By Steve Kemme
The Cincinnati Enquirer
HAMILTON - Butler County United Way expects to know before the end of this month whether it can acquire the old Mercy Hospital Hamilton facility to convert into a social services and community resource center.
A study by the Sharonville architectural firm McGill Smith Punshon Inc. is nearly complete, said Maureen Noe, president and CEO of the Butler County United Way.
United Way has been working on this project with Mercy Health Partners, which owns the hospital, and Butler County and Hamilton officials.
The county sees it as an opportunity to centralize social services so that families can visit two or more social service agencies in one trip.
"The goal would be not to have it be cost-prohibitive for social service agencies to lease space there," Noe said.
The feasibility study, which Mercy Health Partners is paying for, will indicate how much it would cost to convert and maintain the former hospital as office space for social services and other tenants.
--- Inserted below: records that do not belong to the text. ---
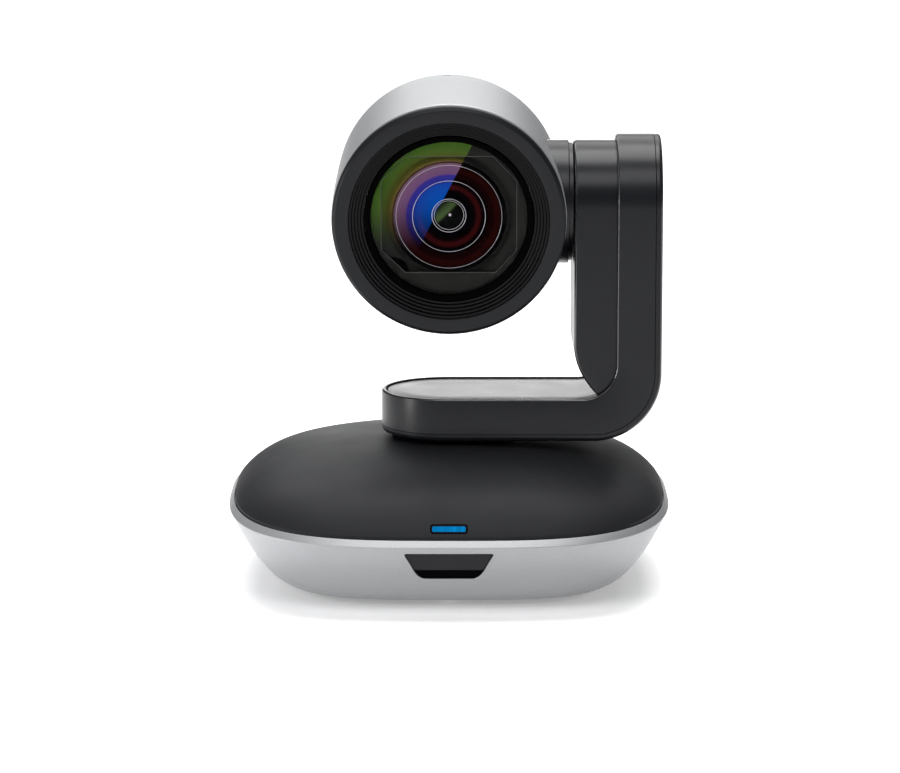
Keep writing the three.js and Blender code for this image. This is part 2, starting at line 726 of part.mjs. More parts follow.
// head
place(head, "head_shell", "silver", headShell());
place(head, "head_rear_cap", "black", rearCap());
place(head, "front_bezel", "black", frontBezel());
place(head, "glass_ring", "gloss", glassRing());
place(head, "front_glass", "glass", frontGlass());
place(head, "lens_mask", "mask", lensMask());
place(head, "lens_barrel", "black", tube("y", 18, BARREL_BORE_R, [-17.3, 14.3], [0, 0], 28));
place(head, "front_lens", "lens", frontLens());
place(head, "zoom_lens_group", "lens", lensCell([-9.5, -6], 1));
place(head, "focus_lens_group", "lens", lensCell([5, 7.5], -1));
[ROD_X, -ROD_X].forEach((x, i) => {
  place(head, `guide_rod_${i + 1}`, "steel", bar("y", 1, [-10.8, 14.2], [x, 0], 12));
});
place(head, "zoom_screw", "brass", bar("y", 1, [-10.8, 16.6], [0, SCREW_Z], 12));
place(head, "focus_screw", "brass", bar("y", 1, [2, 16.6], [0, -SCREW_Z], 12));
place(head, "zoom_motor", "alloy", bar("y", 3.6, [16.9, 25], [0, SCREW_Z], 20));
place(head, "focus_motor", "alloy", bar("y", 3.6, [16.9, 25], [0, -SCREW_Z], 20));
place(head, "image_sensor", "gloss", box([-4.5, 4.5], [12.4, 14.3], [-3.5, 3.5]));
place(head, "sensor_board", "board", sensorBoard());
place(head, "camera_chassis", "alloy", cameraChassis());
place(head, "tilt_hub", "black", tiltHub());
place(camera, "tilt_shaft", "steel", tube("x", 4, 2.4, [26, 59.8], [0, TILT_Z]));
place(camera, "tilt_gear", "gear", tiltGear());

export default camera;
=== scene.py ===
"""A desktop pan-tilt-zoom camera, finished over its CAD frame.

Lengths in the code are millimetres until a mesh is made.
"""

import math

import bmesh
import bpy
from mathutils import Matrix, Vector


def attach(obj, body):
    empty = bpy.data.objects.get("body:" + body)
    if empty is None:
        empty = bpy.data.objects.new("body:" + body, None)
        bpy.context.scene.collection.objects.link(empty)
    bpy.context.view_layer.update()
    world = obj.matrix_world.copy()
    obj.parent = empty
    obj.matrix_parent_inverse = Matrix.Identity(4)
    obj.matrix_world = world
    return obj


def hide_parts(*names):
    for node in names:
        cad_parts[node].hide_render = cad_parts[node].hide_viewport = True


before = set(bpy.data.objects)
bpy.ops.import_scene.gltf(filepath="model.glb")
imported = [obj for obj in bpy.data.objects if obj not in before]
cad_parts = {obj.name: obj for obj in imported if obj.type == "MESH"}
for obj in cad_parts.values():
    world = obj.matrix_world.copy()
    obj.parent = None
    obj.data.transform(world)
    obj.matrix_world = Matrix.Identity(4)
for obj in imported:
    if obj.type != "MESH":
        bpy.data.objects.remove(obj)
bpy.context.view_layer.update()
MM = 0.001

# ---------- sizes shared with the CAD model
BASE_HALF_WIDTH, BASE_HALF_DEPTH = 65.0, 64.5
DEPTH_RATIO = BASE_HALF_DEPTH / BASE_HALF_WIDTH
LIP_OUTER_Z, LIP_TOP_Z, LIP_TOP_R = 21.3, 23.1, 63.6
SIDE_LIFT, LIFT_START_Z = 3.76, 5.2  # the lip arches up by this much at the middle of each side
DOME_FLAT_R, DOME_TOP_Z, DOME_RISE, DOME_HALF = 20.0, 42.0, 18.9, 63.6
SHELL_BOTTOM_Z, BOTTOM_OPENING = 1.5, 43.5
DOME_EDGE_R, DOME_INNER_HALF, DOME_BEND = DOME_HALF - 0.35, 61.4, 0.82
RIM_EXPONENT = 3.34
LED_Z = 26.2
TILT_Z, REST_TILT = 112.0, math.radians(7)
ARM_R, ARM_BOTTOM_Z, ARM_BAR_TOP_Z = 20.0, 43.5, 56.0
ARM_INNER_X, ARM_OUTER_X = 49.1, 62.3
ARM_OUTER_FILLET, ARM_INNER_FILLET = 20.0, 10.3
HOUSING_R, HOUSING_X, HOUSING_FOOT_Z = 18.2, 36.6, 71.0  # the curved foot ends at HOUSING_FOOT_Z
HUB_R, HUB_X = 18.2, 35.2
FACE_Y = -24.9
HEAD_FRAME = Matrix.Translation((0, 0, TILT_Z * MM)) @ Matrix.Rotation(REST_TILT, 4, "X")
ROUND = 72  # quarter of the sides of a large turned piece


# ---------- camera, floor and light
def make_camera():
    data = bpy.data.cameras.new("photo_camera")
    data.lens = 152.0
    data.sensor_width = 36.0
    data.clip_end = 50.0
    camera = bpy.data.objects.new("photo_camera", data)
    camera.location = (0.0003, -1.115, 0.254)
    camera.rotation_euler = (math.radians(90 - 10.05), 0, 0)
    bpy.context.scene.collection.objects.link(camera)
    bpy.context.scene.camera = camera


def area_light(name, place, target, size, watts):
    data = bpy.data.lights.new(name, "AREA")
    data.shape = "RECTANGLE"
    data.size, data.size_y = size
    data.energy = watts
    light = bpy.data.objects.new(name, data)
    light.location = place
    light.rotation_euler = (Vector(target) - Vector(place)).to_track_quat("-Z", "Y").to_euler()
    light.visible_camera = False
    bpy.context.scene.collection.objects.link(light)


def stage_surface(name, verts, faces, colour, glow):
    """Part of the plain studio, with a glow of its own that isn't sampled as a light."""
    mesh = bpy.data.meshes.new(name)
    mesh.from_pydata(verts, [], faces)
    material = bpy.data.materials.new("pale_" + name)
    material.use_nodes = True
    white = (1, 1, 1, 1)
    inputs = {"Base Color": (*colour, 1), "Roughness": 0.9, "Emission Color": white, "Emission Strength": glow}
    for socket, value in inputs.items():
        material.node_tree.nodes["Principled BSDF"].inputs[socket].default_value = value
    material.cycles.emission_sampling = "NONE"
    mesh.materials.append(material)
    surface = place_object(name, mesh)
    return surface


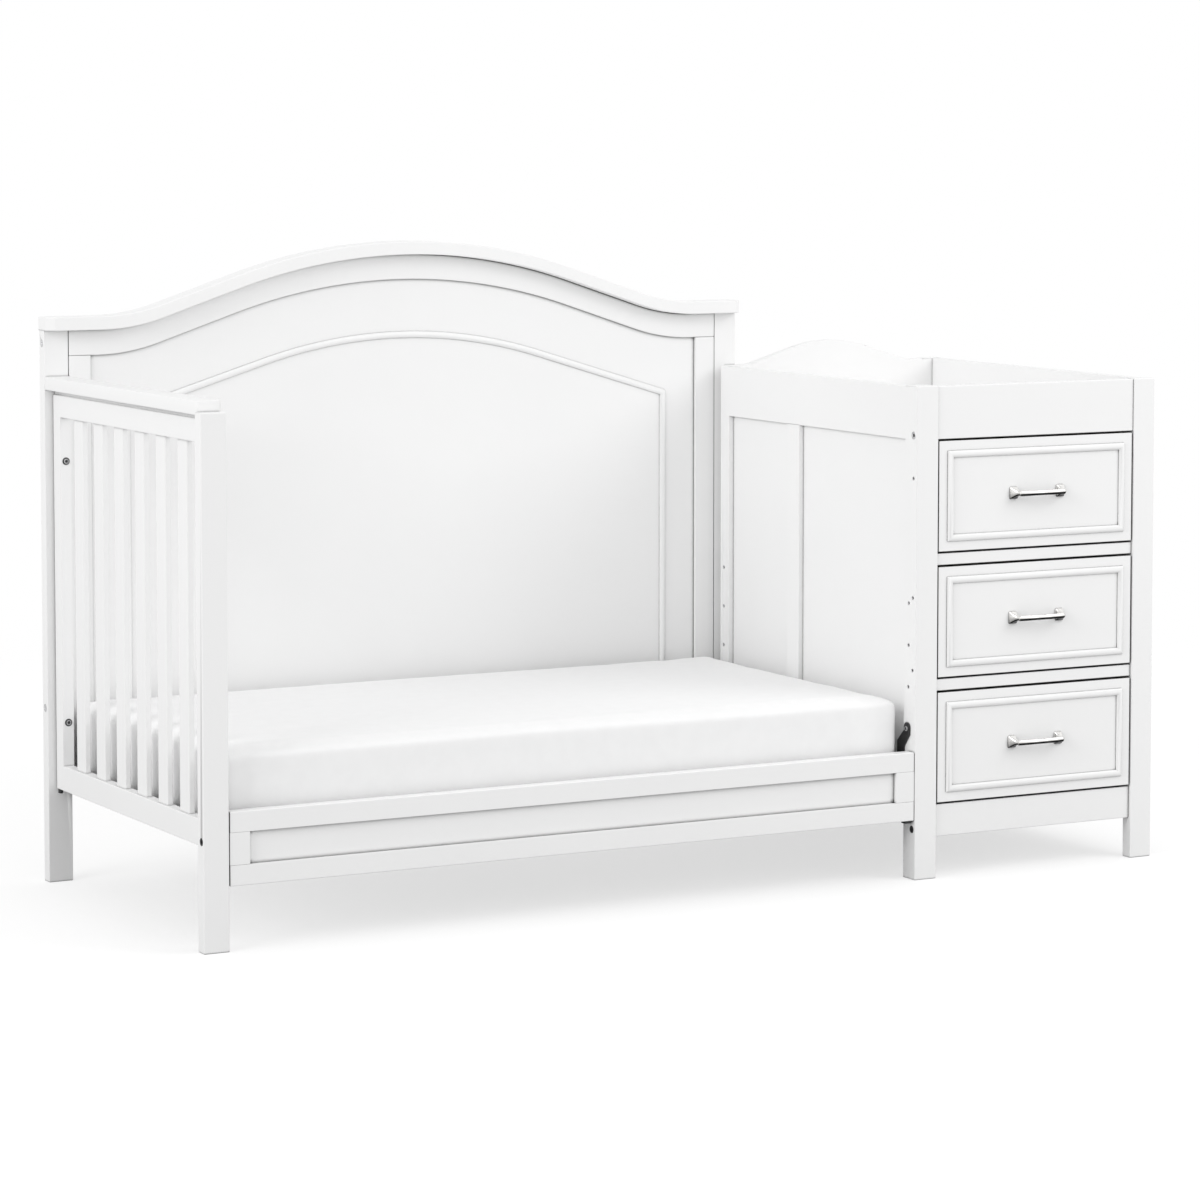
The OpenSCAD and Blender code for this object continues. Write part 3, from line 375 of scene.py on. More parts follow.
# %% Cotton sheet
THREAD = 0.0012
white_cotton, tree, shader = finish("white_cotton")
where = add(tree, "TexCoord").outputs["Object"]
split = add(tree, "SeparateXYZ", Vector=where)
threads = []
for axis in range(3):
    turns = maths(tree, "MULTIPLY", split.outputs[axis], 2 * math.pi / THREAD)
    threads.append(maths(tree, "SINE", turns))
weave = maths(tree, "ADD", maths(tree, "ADD", threads[0], threads[1]), threads[2])
slubs = stretched_noise(tree, 40.0, (1, 1, 1), 4.0)
dyed = ramp(tree, slubs, (0.905, 0.905, 0.906), (0.925, 0.925, 0.926))
tree.links.new(dyed, shader.inputs["Base Color"])
below = relief(tree, weave, 0.12, 0.0002)
tree.links.new(relief(tree, slubs, 0.05, 0.0006, below), shader.inputs["Normal"])
shader.inputs["Roughness"].default_value = 0.85
shader.inputs["Sheen Weight"].default_value = 0.15
shader.inputs["Sheen Roughness"].default_value = 0.5
print("finishes", len(bpy.data.materials))

# %% [markdown]
# ## Boards with softened edges
#
# No wooden edge is perfectly sharp. A router or sandpaper takes a millimetre or two off, and that
# narrow band is what catches the light and draws every outline of a white object. CAD boards are
# exact but sharp, so each is copied, its triangles are sewn together, and a bevel is laid on its
# free edges. Where two boards meet flush, the edge stays sharp or keeps only the fine line of the
# joint. Such an edge is found by a point just past it, which lies inside the neighbouring board.

# %% Sew the CAD boards
sewn, trees = {}, {}
for name, obj in nodes.items():
    bm = bmesh.new()
    bm.from_mesh(obj.data)
    bmesh.ops.remove_doubles(bm, verts=bm.verts, dist=1e-5)
    bmesh.ops.dissolve_limit(bm, angle_limit=math.radians(0.3), verts=bm.verts, edges=bm.edges)
    bm.normal_update()
    sewn[name] = bm
    trees[name] = (BVHTree.FromBMesh(bm), *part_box(name))
print("sewn", len(sewn), "nodes")

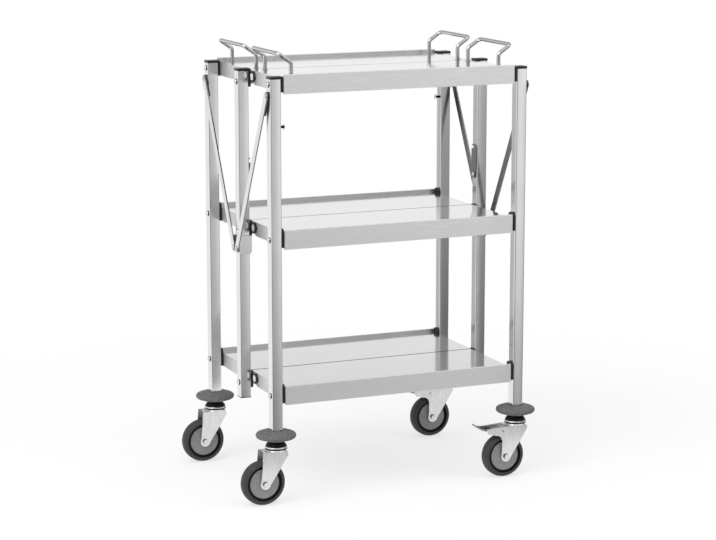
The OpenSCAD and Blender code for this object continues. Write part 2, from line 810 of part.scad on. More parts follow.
centred() discs(lower_shelf_z, false);  // discs_lower_front
centred() discs(lower_shelf_z, true);  // discs_lower_rear
centred() handle(-1, false);  // handle_front_left
centred() handle(1, false);  // handle_front_right
centred() handle(-1, true);  // handle_rear_left
centred() handle(1, true);  // handle_rear_right
centred() braces(false);  // braces_front
centred() braces(true);  // braces_rear
centred() brace_spacers(false);  // brace_spacers_front
centred() brace_spacers(true);  // brace_spacers_rear
centred() brace_rivets(false);  // brace_rivets_front
centred() brace_rivets(true);  // brace_rivets_rear
centred() slider_sleeves();
centred() slider_pads();
centred() lock_lever(-1);  // lock_lever_left
centred() lock_lever(1);  // lock_lever_right
centred() bumpers(false);  // bumpers_front
centred() bumpers(true);  // bumpers_rear
centred() caster_heads(false);  // caster_heads_front
centred() caster_heads(true);  // caster_heads_rear
centred() fork(-1, false);  // fork_front_left
centred() fork(1, false);  // fork_front_right
centred() fork(-1, true);  // fork_rear_left
centred() fork(1, true);  // fork_rear_right
centred() tyre(-1, false);  // tyre_front_left
centred() tyre(1, false);  // tyre_front_right
centred() tyre(-1, true);  // tyre_rear_left
centred() tyre(1, true);  // tyre_rear_right
centred() hub(-1, false);  // hub_front_left
centred() hub(1, false);  // hub_front_right
centred() hub(-1, true);  // hub_rear_left
centred() hub(1, true);  // hub_rear_right
centred() axle(-1, false);  // axle_front_left
centred() axle(1, false);  // axle_front_right
centred() axle(-1, true);  // axle_rear_left
centred() axle(1, true);  // axle_rear_right
centred() brake_pedal(false);  // brake_pedal_front
centred() brake_pedal(true);  // brake_pedal_rear
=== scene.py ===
"""Folding serving trolley: finishes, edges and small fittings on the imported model, with its studio stage."""

import json
import math

import bmesh
import bpy
from bpy.props import FloatProperty, FloatVectorProperty, PointerProperty
from mathutils import Matrix, Vector


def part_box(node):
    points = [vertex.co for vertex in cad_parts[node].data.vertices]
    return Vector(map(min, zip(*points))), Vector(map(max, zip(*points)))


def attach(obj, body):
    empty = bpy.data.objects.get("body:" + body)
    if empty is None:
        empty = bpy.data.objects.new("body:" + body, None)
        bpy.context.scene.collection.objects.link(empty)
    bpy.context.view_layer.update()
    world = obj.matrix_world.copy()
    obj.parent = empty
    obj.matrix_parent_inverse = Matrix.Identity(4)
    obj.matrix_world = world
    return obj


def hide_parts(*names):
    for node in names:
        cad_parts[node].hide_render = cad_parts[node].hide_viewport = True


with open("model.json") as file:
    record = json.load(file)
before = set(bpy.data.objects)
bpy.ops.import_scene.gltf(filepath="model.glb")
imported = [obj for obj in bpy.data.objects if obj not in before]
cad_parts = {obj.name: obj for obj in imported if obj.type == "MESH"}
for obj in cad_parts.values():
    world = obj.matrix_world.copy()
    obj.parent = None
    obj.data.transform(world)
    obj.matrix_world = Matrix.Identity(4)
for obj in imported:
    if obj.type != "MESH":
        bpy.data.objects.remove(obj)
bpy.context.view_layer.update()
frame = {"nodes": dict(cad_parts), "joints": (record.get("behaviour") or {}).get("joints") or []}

bl_info = {
    "name": "Folding serving trolley",
    "version": (1, 0, 0),
    "blender": (4, 5, 0),
    "location": "View3D > Sidebar > Trolley",
    "description": "Finishes, edges and small fittings of a folding serving trolley",
    "category": "Object",
}

MM = 0.001
HALVES = ("front", "rear")
ENDS = ("left", "right")
CORNERS = [f"{half}_{end}" for half in HALVES for end in ENDS]

# Edges that turn by more than this many degrees stay sharp
SHARP = 38

# Sides of a turned piece: a round one and a hexagon
ROUND, HEXAGON = 64, 6

# The colour inputs and the colour output of a Mix node, by number, because their names repeat
MIX_BEFORE, MIX_AFTER, MIX_COLOUR = 6, 7, 2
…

"It should give us a real blueprint on whether we can move forward with this project," said Ohio Rep. Greg Jolivette, R-Hamilton.
The hospital has a similar amount of floor space as the Butler County Government Services Center in Hamilton
Craig Rambo, president of McGill Smith Punshon, said the study will evaluate the facility's structural integrity, the costs of altering the building to accommodate tenants and the parking needs.
A small portion of the 110-year-old hospital, which stopped accepting patients in mid-April 2001, is occupied by a telecommunications center and medical-records and occupational-health staff, the county coroner's morgue, a pharmacy and an adult day care center operated by Cincinnati Area Senior Services.
In addition, the campus has a fully occupied office building.